Gray gives me a quick, understanding smile. “Okay, then in the shortest sense, mathematicians often refer to Euler’s Identity as the most beautiful mathematical equation in the world because of its elegant simplicity and because it links what we call the five fundamental constants, or fields, of mathematics.”
“I’ll take your word for it.” I stroke a finger along the equation, then trail up to another tattoo—a long number sequence full of fractions and letters and a bunch of things that look like gobbledygook to me. “And this?”
“Ah, that’s a basic proof for Euler’s Formula.” He eyes me with amusement. “I could explain it but—”
“That’s okay,” I say quickly, and he chuckles. Slowly I stroke the tattoos. They’re well done, the script elegant, almost feminine in some way. And though the proofs and equations are thrown down in a haphazard fashion, there’s a surety to them, as if the whole thing was written free-flow without pause. “I didn’t know you were into math.”
Gray’s skin prickles, the fine golden hairs on his forearm lifting as I reach his inner elbow. “It’s just something that comes easily to me,” he says with a shrug. “For my mom too. She could have gone into any field—physics, engineering. But she loved history and theoretical study so she ended being a math historian. Euler was an eighteenth-century mathematician and physicist, a genius. Mom kind of had a thing for him.”
I grin. “That’s cute.”
Gray leans closer to me.

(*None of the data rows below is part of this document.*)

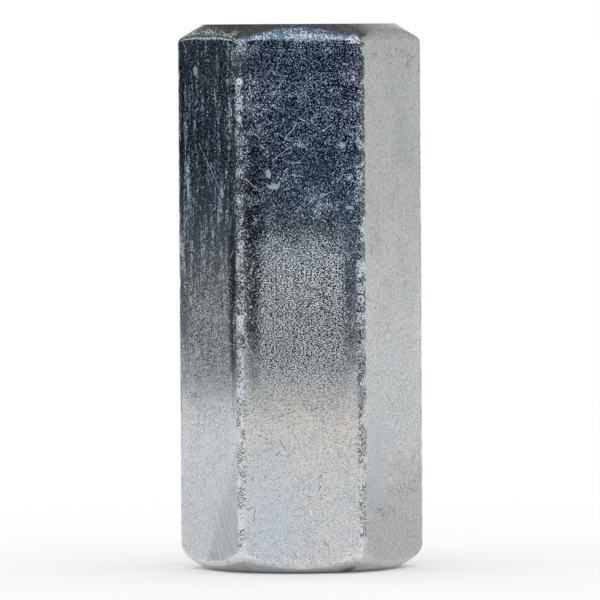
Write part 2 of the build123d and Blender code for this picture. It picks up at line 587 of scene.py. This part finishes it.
# The bare zinc's colours, which change slowly over the nut
ZINC_COLOURS = [
    (0.36, (0.54, 0.56, 0.58)),
    (0.47, (0.57, 0.58, 0.58)),
    (0.54, (0.59, 0.588, 0.575)),
    (0.62, (0.572, 0.57, 0.58)),
    (0.70, (0.55, 0.565, 0.58)),
]


class Skin:
    """Where a point lies on the nut, and the masks that several layers of the plating share."""

    def __init__(self, t):
        self.place = place = millimetres(t)
        self.flat, self.side, self.z, self.radius = on_flats(t, place)
        across = t.math("MULTIPLY_ADD", self.flat, FLAT_SPACING, self.side)
        self.unrolled = t.add("CombineXYZ", {0: across, 1: self.z, 2: 1.0})
        # the same place, wavering by up to 0.3 mm, so that what is drawn there has no straight outline
        bend = t.vector("SUBTRACT", t.noise(place, 0.9, 3.0, 0.5, out=1), (0.5, 0.5, 0.5))
        bent = {0: bend, 1: (0.6, 0.6, 0), 2: self.unrolled}
        self.drawn = t.add("VectorMath", bent, operation="MULTIPLY_ADD")
        self.beside = t.math("ABSOLUTE", self.side)
        self.slow = t.noise(place, 0.22, 2.0, 0.5)

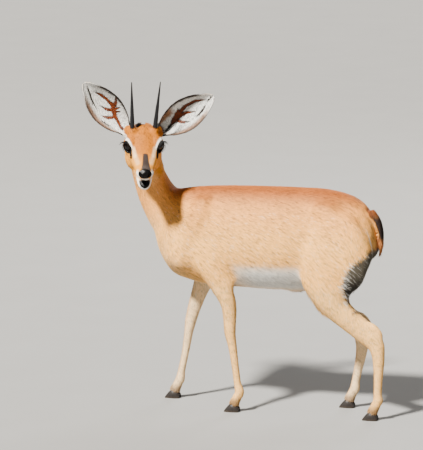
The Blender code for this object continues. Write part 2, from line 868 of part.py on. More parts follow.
def horn_shape(side, grow):
    """A straight tapering spike that leans a little, with its tip bent slightly forward."""
    forward, left, up = HORN_ROOT
    root = HEAD @ Vector((forward, left * HEAD_SIDES[side], up))
    level = Vector((math.sin(HEAD_TURN), -math.cos(HEAD_TURN), 0.0))
    across = Vector((math.cos(HEAD_TURN), math.sin(HEAD_TURN), 0.0))
    rows = []
    steps = 9
    for i in range(steps + 1):
        share = i / steps
        bend = level * (0.010 * share * share)
        lean = across * (HORN_LEAN[side] * HORN_LENGTH * share)
        rise = HORN_LENGTH * share - (grow if i == 0 else 0.0)
        radius = HORN_TIP + (HORN_BASE - HORN_TIP) * (1 - share**1.15) + grow
        if i in (2, 4):
            radius *= 1.05
        at = root + Vector((0, 0, rise)) + lean + bend
        rows.append((*at, radius, radius * 1.08, radius * 1.08))
    bm = bmesh.new()
    add_loft(bm, rows, across, steps=1, sides=HORN_SIDES)
    return bm


def make_horn(side, head):
    """A horn whose foot stands in a shallow socket of the skull."""
    boolean(head, [object_of("socket", horn_shape(side, GAP))], "DIFFERENCE")
    object_of(f"horn_{side}", horn_shape(side, 0.0), "horn")


def ear_frame(side):
    """Root, axis towards the tip, and the way that the cup opens."""
    way = HEAD_SIDES[side]
    forward, left, up = EAR_ROOT
    root = HEAD @ Vector((forward, left * way, up))
    level = Vector((math.sin(HEAD_TURN), -math.cos(HEAD_TURN), 0.0))
    across = Vector((math.cos(HEAD_TURN), math.sin(HEAD_TURN), 0.0))
    lean = EAR_LEAN[side]
    axis = across * math.sin(lean) + Vector((0, 0, 1)) * math.cos(lean) - level * 0.10
    axis.normalize()
    opening = level * 0.97 + Vector((0, 0, 1)) * 0.12 + across * 0.10 * way
    opening = (opening - axis * opening.dot(axis)).normalized()
    return root, axis, opening


def make_ear(side, *bodies):
    """A cupped leaf-shaped shell, rolled into a tube at its root."""
    root, axis, opening = ear_frame(side)
    across = axis.cross(opening)
    rows = smooth_rows(EAR_WIDTHS, 4)
    bm = bmesh.new()
    skins = []
    for inset in (0.0, EAR_WALL):
        skin = []
        for i in range(EAR_ROWS + 1):
            share, half_width, wrap = row_at(rows, i / EAR_ROWS)
            wrap = math.radians(wrap)
            radius = half_width / math.sin(min(wrap, math.pi / 2))
            line = []
            for k in range(EAR_COLUMNS + 1):
                turn = wrap * (2 * k / EAR_COLUMNS - 1)
                inner = radius - inset
                side_step = inner * math.sin(turn)
                depth = -(inner * math.cos(turn) - radius * math.cos(wrap))
                at = root + axis * (EAR_LENGTH * (share - inset * 2.5 * (share > 0.99)))
                line.append(bm.verts.new(at + across * side_step + opening * depth))
            skin.append(line)
        skins.append(skin)
    outer, inner = skins
    for i in range(EAR_ROWS):
        for k in range(EAR_COLUMNS):
            for skin in skins:
                a, b = skin[i][k], skin[i][k + 1]
                c, d = skin[i + 1][k + 1], skin[i + 1][k]
                bm.faces.new((a, b, c))
                bm.faces.new((a, c, d))
    for i in range(EAR_ROWS):
        for k in (0, EAR_COLUMNS):
            quad = (outer[i][k], outer[i + 1][k], inner[i + 1][k], inner[i][k])
            bm.faces.new(quad)
    for k in range(EAR_COLUMNS):
        for i in (0, EAR_ROWS):
            quad = (outer[i][k], outer[i][k + 1], inner[i][k + 1], inner[i][k])
            bm.faces.new(quad)
    ear = object_of(f"ear_{side}", bm, "ear")
    return set_against(ear, *bodies)


def row_at(rows, share):
    """The row of a smoothed table at a share of the way along its first column."""
    for low, high in zip(rows, rows[1:]):
        if share <= high[0]:
            t = (share - low[0]) / (high[0] - low[0])
            return [a + (b - a) * t for a, b in zip(low, high)]
    return rows[-1]


def make_tail(torso):
    rows = [(x, 0.0, z, wide, front, back) for x, z, wide, front, back in TAIL]
    bm = bmesh.new()
    add_loft(bm, rows, (0, -1, 0), steps=3, sides=14)
    tail = object_of("tail", bm, "coat")
    return set_against(tail, torso)


def make_claw(name, foot_x, y, way):
    """One claw: flat sole, arched wall, pointed toe, its top cut along the coronet."""
    place = (
        Matrix.Translation((foot_x, y + CLAW_SPREAD * way, 0.0))
        @ Matrix.Rotation(-CLAW_TOE_IN * way, 4, "Z")
    )
    arch = ((-1, 0), (-0.97, 0.42), (-0.66, 0.84), (0, 1), (0.66, 0.84), (0.97, 0.42), (1, 0))
    bm = bmesh.new()
    rings = []
    for x, half_width, height in smooth_rows(CLAW, 2):
        ring = [
            bm.verts.new(place @ Vector((x, half_width * a, height * b))) for a, b in arch
        ]
        rings.append(ring)
    for near, far in zip(rings, rings[1:]):
        for k in range(len(arch)):
            after = (k + 1) % len(arch)
            bm.faces.new((near[k], near[after], far[after], far[k]))
    bm.faces.new(rings[0])
    bm.faces.new(rings[-1])
    at, normal = coronet_plane(foot_x, y)
    top = at - normal * GAP
    bmesh.ops.recalc_face_normals(bm, faces=bm.faces)
    cut = bmesh.ops.bisect_plane(
        bm,
        geom=[*bm.verts, *bm.edges, *bm.faces],
        plane_co=top,
        plane_no=normal,
        clear_outer=True,
    )
    rim = [item for item in cut["geom_cut"] if isinstance(item, bmesh.types.BMEdge)]
    bmesh.ops.contextual_create(bm, geom=rim)
    return object_of(name, bm, "claw")


def make_claws():
    for name, foot_x, y in feet():
        outward = 1.0 if y > 0 else -1.0
        make_claw(f"claw_{name}_outer", foot_x, y, outward)
        make_claw(f"claw_{name}_inner", foot_x, y, -outward)


def centre_on_origin():
    """Moves every piece so that the origin is under the middle of the whole model's box."""
    shown = [o for o in bpy.data.objects if o.type == "MESH"]
    corners = [v.co for o in shown for v in o.data.vertices]
    low = [min(c[k] for c in corners) for k in range(3)]
    high = [max(c[k] for c in corners) for k in range(3)]
    shift = Matrix.Translation(
        (-(low[0] + high[0]) / 2, -(low[1] + high[1]) / 2, -low[2])
    )
    for o in shown:
        o.data.transform(shift)


def main():
    clear_scene()
    named = part_flesh(whole_flesh())
    head = named["head"]
    for side in HEAD_SIDES:
        make_ear(side, head, named["neck"])
    make_tail(named["torso"])
    finish_head(head)
    make_nose(head)
    for side in HEAD_SIDES:
        make_horn(side, head)
    make_eyes()
    make_claws()
    centre_on_origin()


main()
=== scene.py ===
# %% [markdown]
# A still, life-size steenbok, as a natural history museum would show it. The packed
# solids give the pose and every proportion. This lesson dresses them: one skin over all
# the flesh, a coat of short tufts that lie along the body, ears with their inner hair,
# wet eyes and nose, horns and hooves.
#
# The first cell loads the solids, sets each one's place into its points, and keeps only the meshes.

# %% Load the frame
import math

import bpy
import numpy as np
from mathutils import Matrix, Vector
from mathutils.kdtree import KDTree


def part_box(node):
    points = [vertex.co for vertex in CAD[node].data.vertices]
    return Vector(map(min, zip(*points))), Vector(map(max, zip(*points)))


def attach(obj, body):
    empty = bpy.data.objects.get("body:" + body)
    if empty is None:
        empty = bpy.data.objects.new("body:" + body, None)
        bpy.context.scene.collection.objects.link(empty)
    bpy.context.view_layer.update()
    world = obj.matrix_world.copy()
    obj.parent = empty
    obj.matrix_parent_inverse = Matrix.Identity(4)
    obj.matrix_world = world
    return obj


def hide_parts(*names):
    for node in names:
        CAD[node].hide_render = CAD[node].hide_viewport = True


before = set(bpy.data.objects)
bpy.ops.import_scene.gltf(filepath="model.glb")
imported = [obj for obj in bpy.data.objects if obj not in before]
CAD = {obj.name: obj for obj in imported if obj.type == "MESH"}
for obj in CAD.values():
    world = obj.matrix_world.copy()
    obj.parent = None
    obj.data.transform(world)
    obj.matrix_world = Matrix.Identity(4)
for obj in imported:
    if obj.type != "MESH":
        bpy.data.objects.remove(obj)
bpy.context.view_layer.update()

# %% [markdown]
# The head is turned over the left shoulder, so most of its markings are easiest to place
# in its own frame: forward to the nose, left, and up to the crown. The turn and the dip
# are those of the solids, and the middle of the two eyeballs fixes the origin. Other
# places are measured from a point on the floor under the middle of the trunk.

# %% The frames of the head and of the body
HEAD_TURN = math.radians(18.4)
HEAD_DROP = math.radians(29.0)
EYES_AHEAD = 0.0660
EYES_ABOVE = 0.0145

UP = np.array((0.0, 0.0, 1.0))
LEVEL = np.array((math.sin(HEAD_TURN), -math.cos(HEAD_TURN), 0.0))
ACROSS = np.array((math.cos(HEAD_TURN), math.sin(HEAD_TURN), 0.0))
FORWARD = LEVEL * math.cos(HEAD_DROP) - UP * math.sin(HEAD_DROP)
CROWN = LEVEL * math.sin(HEAD_DROP) + UP * math.cos(HEAD_DROP)
HEAD_AXES = np.array((FORWARD, ACROSS, CROWN))
SIDES = {"left": 1.0, "right": -1.0}


def middle(node):
    low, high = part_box(node)
    return np.array((low + high) / 2)


HEAD_AT = (middle("eye_left") + middle("eye_right")) / 2
HEAD_AT = HEAD_AT - FORWARD * EYES_AHEAD - CROWN * EYES_ABOVE
HEAD_OVER_BODY = np.array((-0.2897, -0.0391, 0.6562))
BODY_AT = HEAD_AT - HEAD_OVER_BODY


def in_head(points):
    """Points of the model as forward, left and up in the head's frame."""
    return (points - HEAD_AT) @ HEAD_AXES.T


def from_head(forward, left, up):
    return HEAD_AT + forward * FORWARD + left * ACROSS + up * CROWN


print("head at", HEAD_AT.round(4), "body at", BODY_AT.round(4))

# %% [markdown]
# The camera stands off the animal's left shoulder, a little above it, with a long lens
# from far off. It could be placed by eye, but then a change to one setting upsets the
# others. So its place is worked out from the middle of the picture, the distance and the
# height of the view. It is made first, so that every later cell can be looked at from
# where it counts.

# %% The camera
AZIMUTH = math.radians(15.0)
ELEVATION = math.radians(10.0)
CAMERA_DISTANCE = 9.0
VIEW_HEIGHT = 1.071
VIEW_ACROSS = -0.1273
VIEW_UP = 0.4355
SENSOR = 36.0


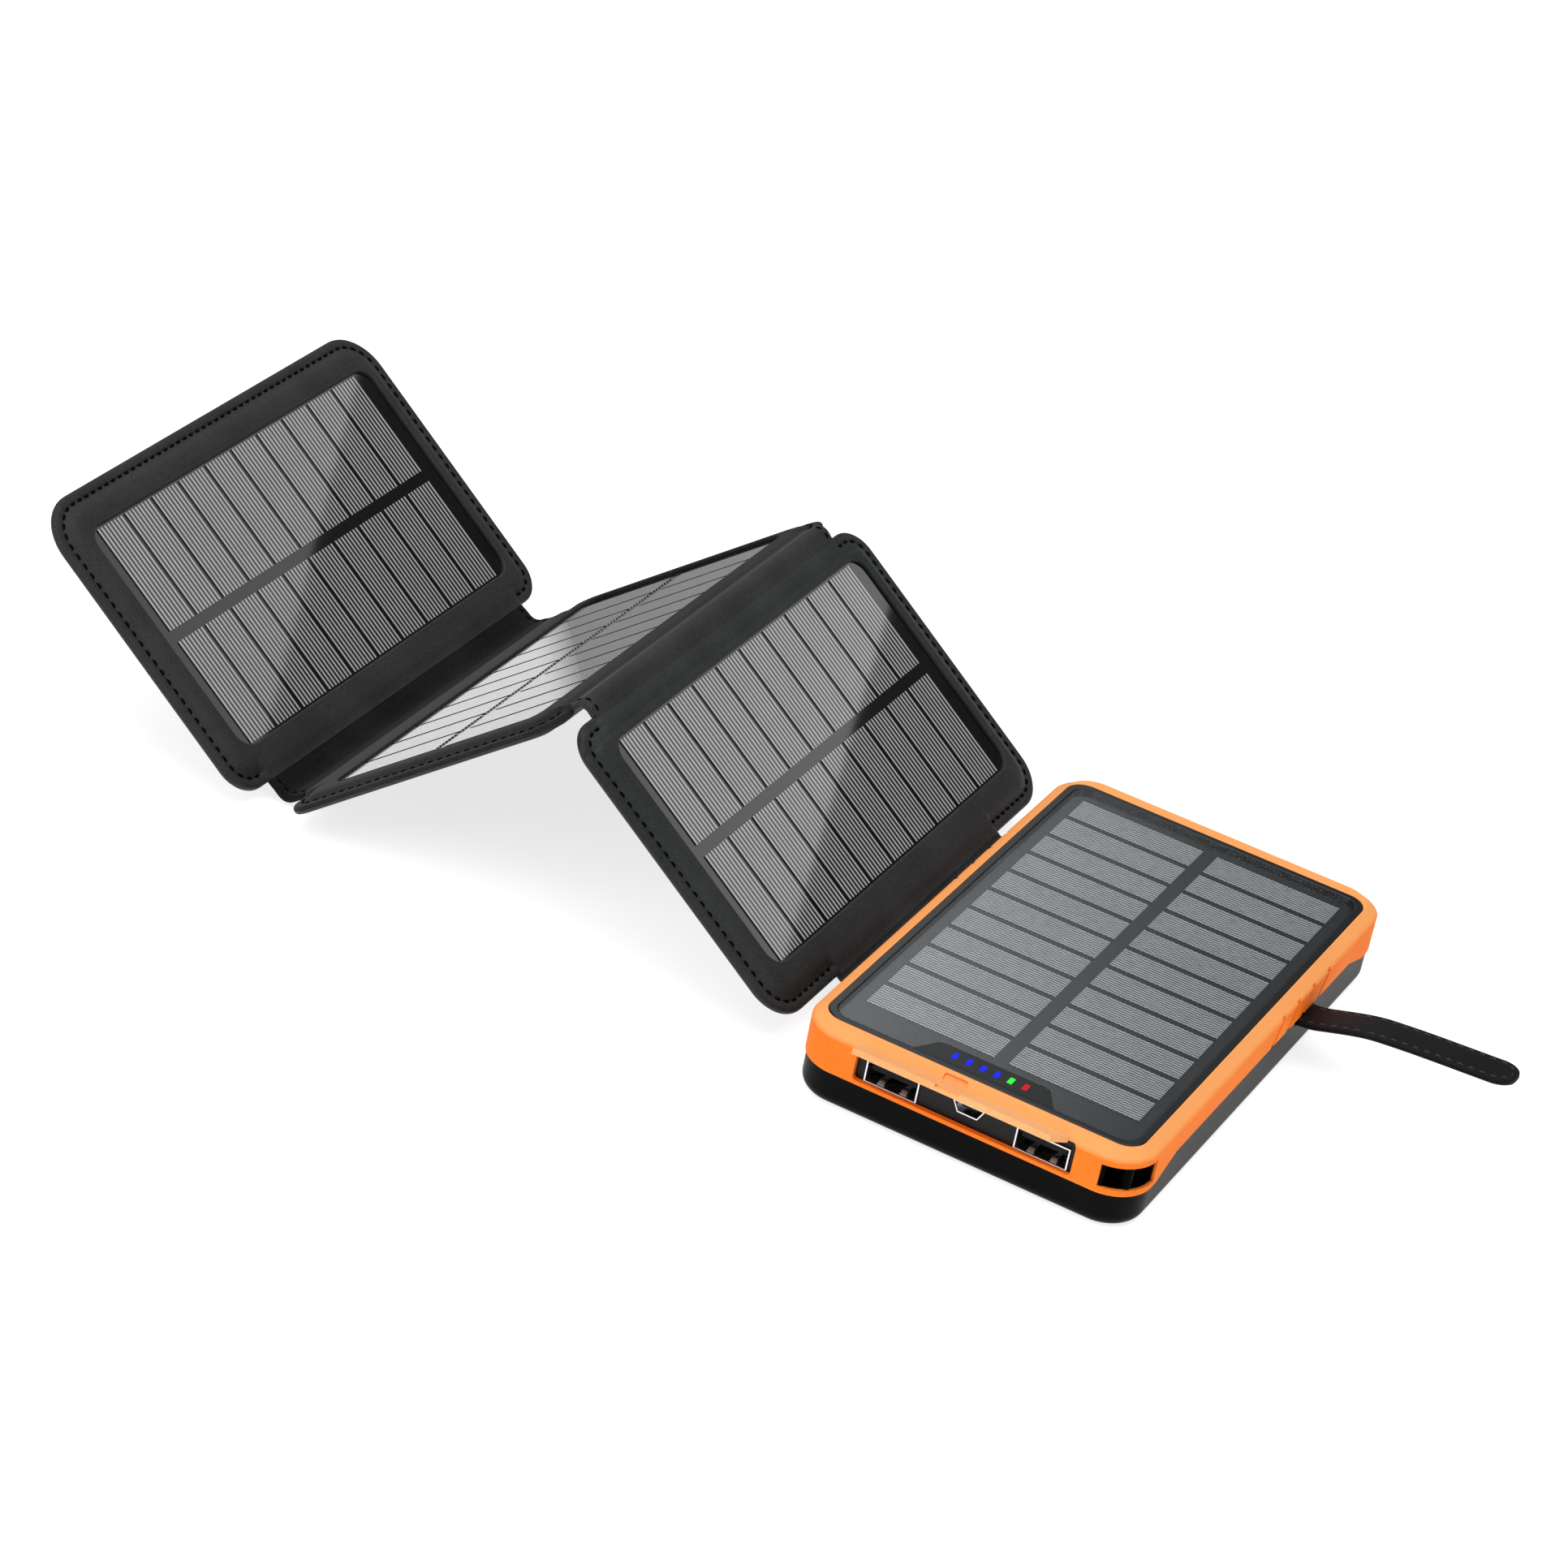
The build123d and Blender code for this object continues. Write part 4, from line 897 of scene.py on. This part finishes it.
# the floor is clear from below, so that the underside can be seen
fo = fm.node_tree.nodes["Material Output"]
fmix = fm.node_tree.nodes.new("ShaderNodeMixShader")
fgeo = fm.node_tree.nodes.new("ShaderNodeNewGeometry")
fclear = fm.node_tree.nodes.new("ShaderNodeBsdfTransparent")
fm.node_tree.links.new(fgeo.outputs["Backfacing"], fmix.inputs[0])
fm.node_tree.links.new(fb.outputs[0], fmix.inputs[1])
fm.node_tree.links.new(fclear.outputs[0], fmix.inputs[2])
fm.node_tree.links.new(fmix.outputs[0], fo.inputs[0])
me = bpy.data.meshes.new("floor")
me.from_pydata([(x, y, -0.00005) for x, y in ((-6, -6), (6, -6), (6, 6), (-6, 6))], [], [(0, 1, 2, 3)])
me.materials.append(fm)
floor = bpy.data.objects.new("floor", me)
sc.collection.objects.link(floor)


def card(name, corners, strengths, tint=(1, 1, 1), faces=None, one_sided=False):
    """A soft light card that glossy faces mirror: strengths are at its corners. A one-sided card is clear from behind."""
    me = bpy.data.meshes.new(name)
    me.from_pydata([(x * MM, y * MM, z * MM) for x, y, z in corners], [], faces or [tuple(range(len(corners)))])
    attr = me.color_attributes.new("level", "FLOAT_COLOR", "POINT")
    for i, s in enumerate(strengths):
        attr.data[i].color = (s, s, s, 1)
    mat = bpy.data.materials.new(name)
    mat.use_nodes = True
    nt = mat.node_tree
    nt.nodes.clear()
    out = nt.nodes.new("ShaderNodeOutputMaterial")
    em = nt.nodes.new("ShaderNodeEmission")
    em.inputs["Color"].default_value = (*tint, 1)
    at_ = nt.nodes.new("ShaderNodeAttribute")
    at_.attribute_name = "level"
    nt.links.new(at_.outputs["Fac"], em.inputs["Strength"])
    if one_sided:
        mix = nt.nodes.new("ShaderNodeMixShader")
        geo = nt.nodes.new("ShaderNodeNewGeometry")
        clear = nt.nodes.new("ShaderNodeBsdfTransparent")
        nt.links.new(geo.outputs["Backfacing"], mix.inputs[0])
        nt.links.new(em.outputs[0], mix.inputs[1])
        nt.links.new(clear.outputs[0], mix.inputs[2])
        nt.links.new(mix.outputs[0], out.inputs[0])
    else:
        nt.links.new(em.outputs[0], out.inputs[0])
    me.materials.append(mat)
    o = bpy.data.objects.new(name, me)
    sc.collection.objects.link(o)
    o.visible_camera = False
    o.visible_diffuse = False
    o.visible_shadow = False
    o.visible_transmission = False
    return o


YC = 1200.0
card("card_panel_3", [(150, YC, 781.6), (470, YC, 901.9), (470, YC, 1150), (150, YC, 1150)], [1.35, 1.35, 1.1, 1.1])
card("card_panel_1", [(370, YC, 635.7), (680, YC, 751.0), (680, YC, 870), (450, YC, 830), (370, YC, 755)], [1.85, 1.85, 1.4, 1.4, 1.4])
cols = [(-1100, 1.6), (-506, 1.0), (-344, 0.3), (-250, 0.12), (-60, 0.08)]
card("card_deck", [(x, YC, z) for z in (560, 1150) for x, _ in cols], [v for _ in range(2) for _, v in cols], (0.97, 0.99, 1.0),
     faces=[(i, i + 1, i + 6, i + 5) for i in range(4)])
# panel 2 is seen at a low angle: it mirrors a white sheet held over panel 3, and a grey one beyond
steps = [(Y0, 1.12), (Y1 - 17, 1.08), (Y1 - 11, 0.92), (Y1 - 5, 0.62), (Y1, 0.38)]
q = np.array([at(3, np.array([t]), np.array([y]), 1.0)[0] for y, _ in steps for t in (1.2, SPAN[3][1])])
rows = [(2 * i, 2 * i + 1, 2 * i + 3, 2 * i + 2) for i in range(4)]
if np.cross(q[1] - q[0], q[3] - q[0]) @ np.array([normal(3)[0], 0, normal(3)[1]]) < 0:
    rows = [r[::-1] for r in rows]
card("card_valley", q.tolist(), [v for _, v in steps for _ in range(2)], faces=rows, one_sided=True)
card("flag_behind", [(120, 1230, 300), (1300, 1230, 300), (1300, 1230, 1500), (120, 1230, 1500)], [0.02] * 4)
card("card_behind", [(-700, 79, 1.5), (-60, 79, 1.5), (-60, 600, 1.5), (-700, 600, 1.5)], [0.3] * 4)


def area(name, loc, target, size, power, colour=(1, 1, 1)):
    d = bpy.data.lights.new(name, "AREA")
    d.shape = "RECTANGLE"
    d.size, d.size_y = size
    d.energy = power
    d.color = colour
    o = bpy.data.objects.new(name, d)
    sc.collection.objects.link(o)
    a = np.array(target, float) - np.array(loc, float)
    z = -a / np.linalg.norm(a)
    x = np.cross([0, 1, 0.01], z)
    x /= np.linalg.norm(x)
    y = np.cross(z, x)
    mm = np.eye(4)
    mm[:3, 0], mm[:3, 1], mm[:3, 2], mm[:3, 3] = x, y, z, loc
    o.matrix_world = Matrix(mm.tolist())
    return o


area("overhead", (-0.1, 0.0, 1.7), (-0.08, 0, 0), (2.4, 2.4), 34.0)
area("front_left", (-0.9, -1.3, 0.9), (0, -0.05, 0.02), (1.0, 1.0), 10.0)
area("right_fill", (1.3, -0.3, 0.6), (0, 0, 0.01), (0.8, 0.8), 3.0)
world = bpy.data.worlds.new("world")
sc.world = world
world.use_nodes = True
world.node_tree.nodes["Background"].inputs[0].default_value = (1, 1, 1, 1)
world.node_tree.nodes["Background"].inputs[1].default_value = 0.14
sc.view_settings.view_transform = "Standard"
sc.view_settings.look = "None"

Our heads nearly touch as both of us look at his tattoos. His voice is almost a whisper it’s so soft. “She, uh… She died.”
My breath slows. “When?” The idea of him hurting over the loss of his mom, and me not being there for him, makes my stomach hollow out.
“When I was sixteen. Breast cancer.” His throat works on a swallow. “She was in a lot of pain toward the end. I’d sit with her, hold her hand.”